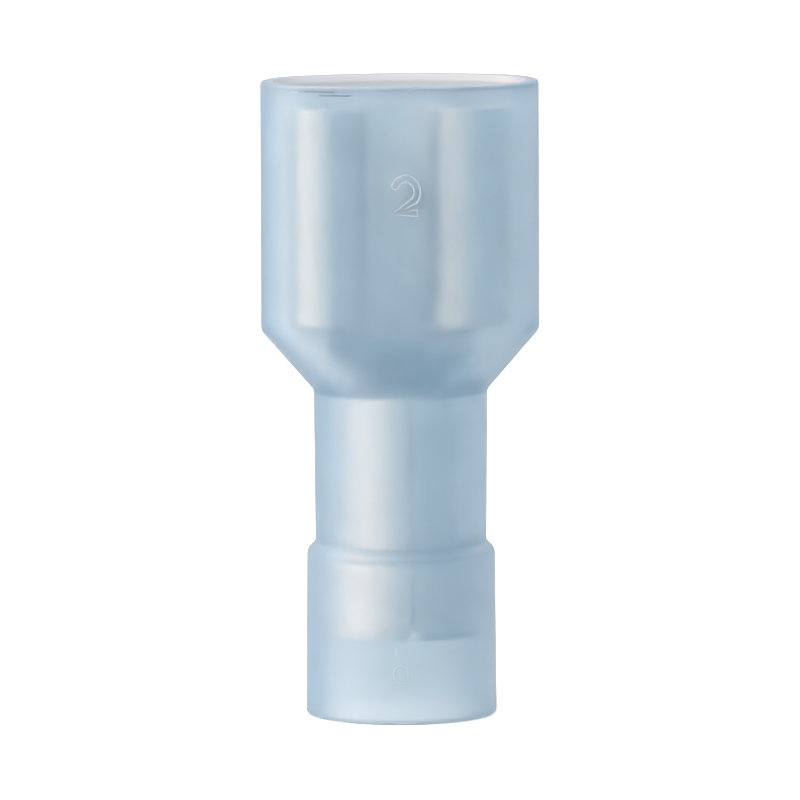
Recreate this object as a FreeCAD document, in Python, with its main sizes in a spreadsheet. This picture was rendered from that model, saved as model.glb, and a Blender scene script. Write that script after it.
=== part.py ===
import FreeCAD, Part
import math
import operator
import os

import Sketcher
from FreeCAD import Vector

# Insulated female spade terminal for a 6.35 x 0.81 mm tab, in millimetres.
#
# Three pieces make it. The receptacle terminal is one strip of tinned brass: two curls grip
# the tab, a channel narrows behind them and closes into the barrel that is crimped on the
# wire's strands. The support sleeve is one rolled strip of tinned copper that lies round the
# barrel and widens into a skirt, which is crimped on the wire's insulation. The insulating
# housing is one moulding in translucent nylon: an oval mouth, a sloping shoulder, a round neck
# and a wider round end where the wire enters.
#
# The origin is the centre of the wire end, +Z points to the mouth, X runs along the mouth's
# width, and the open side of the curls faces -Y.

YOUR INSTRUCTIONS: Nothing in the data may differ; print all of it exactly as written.

SOLUTION:
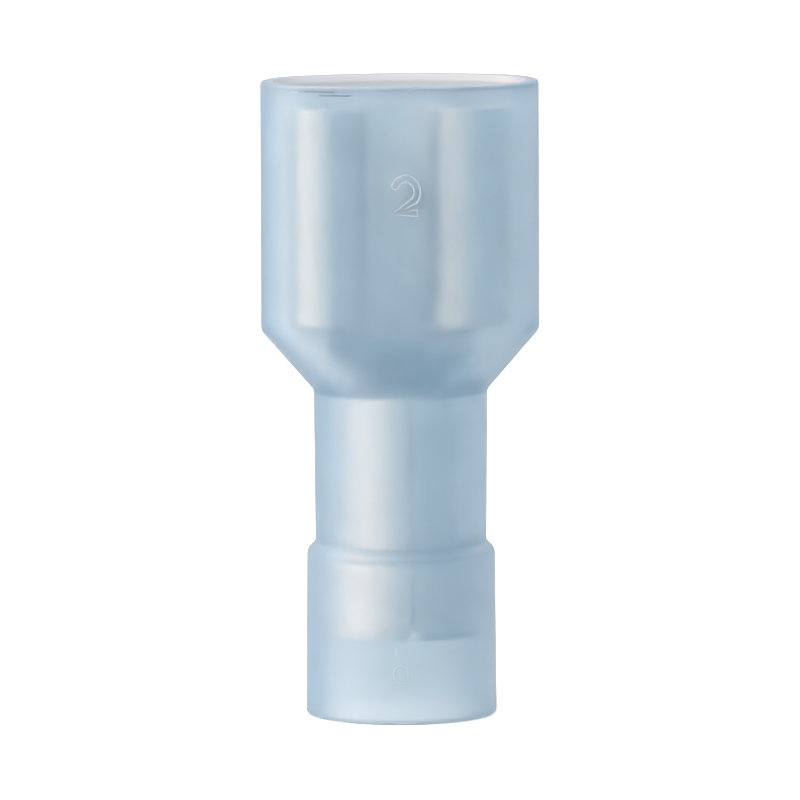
Recreate this object as a FreeCAD document, in Python, with its main sizes in a spreadsheet. This picture was rendered from that model, saved as model.glb, and a Blender scene script. Write that script after it.
=== part.py ===
import FreeCAD, Part
import math
import operator
import os

import Sketcher
from FreeCAD import Vector

# Insulated female spade terminal for a 6.35 x 0.81 mm tab, in millimetres.
#
# Three pieces make it. The receptacle terminal is one strip of tinned brass: two curls grip
# the tab, a channel narrows behind them and closes into the barrel that is crimped on the
# wire's strands. The support sleeve is one rolled strip of tinned copper that lies round the
# barrel and widens into a skirt, which is crimped on the wire's insulation. The insulating
# housing is one moulding in translucent nylon: an oval mouth, a sloping shoulder, a round neck
# and a wider round end where the wire enters.
#
# The origin is the centre of the wire end, +Z points to the mouth, X runs along the mouth's
# width, and the open side of the curls faces -Y.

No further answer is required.